After checking out the tempting meat coming off the grill, I ordered the carne asada on my first visit. [Note that “bistec” tacos are the same thing, though I thought I had ordered two different menu items.] The grilled beef was salty and good, with a good char to it, though the flavor of the meat was pretty plain unless you added some fresh, cilantro-heavy pico de gallo; one of their salsas; and/or a squirt of Mexican lime. With these additions, however, the carne asada was good. On this visit, the grilled onions that came with the beef were not grilled enough and were still very hard.

As is often the case when tortillas are store-bought, the corn ones were the better of the two options. As for side dishes, their beans were very good! They’re not spicy "a la charra" beans or refrieds. I’d say they were more like homemade ranch-style or BBQ beans, with lots of bacon and onion pieces and a tangy, vinegar-like sauce. The soft, yellow rice was good and seemed to have been made with chicken broth or drippings.

For those of you who love the heat, the pureed, chile-based salsas at this taco trailer are quite hot! I preferred the green, but the red one also had a good kick to it. These aren’t the best super-hot salsas that I’ve ever had (that honor, to date, goes to La Regiomontana), but they were a very pleasant surprise.
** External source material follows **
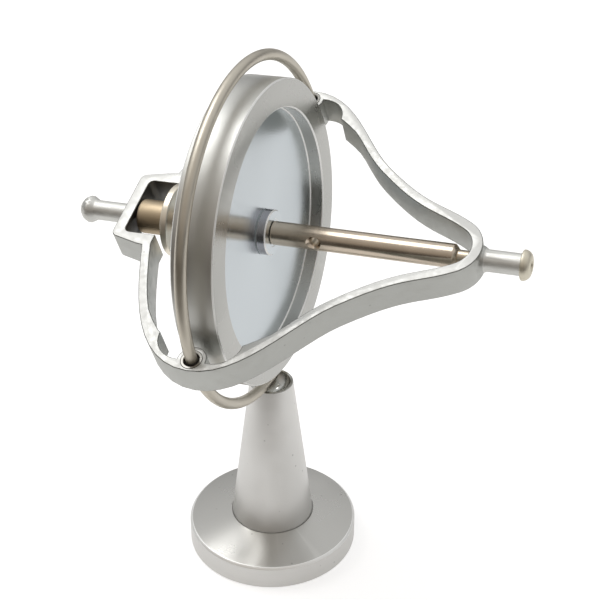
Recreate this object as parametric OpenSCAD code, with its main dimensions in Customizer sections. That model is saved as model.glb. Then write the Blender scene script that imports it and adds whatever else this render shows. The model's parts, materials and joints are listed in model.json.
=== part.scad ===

On my next visit, I ordered their specialty of pollo asado [grilled chicken]. I liked this much better than the carne asada, which was still a pretty good treatment of not-the-best cut of meat. The grilled chicken, on the other hand, was excellent just with a generous addition of Mexican lime: The meat itself was flavorful, juicy, and nicely charred. This taco stand's pollo asado may not be as good as the grilled chicken from El Regio. (Whose chicken is?) Still, Pollo Asado y Carne Azada offers the kind of good, simple stuff that you’d be happy to get at a backyard barbecue. Plus, the laid-back atmosphere will make you feel like you're at just that kind of party.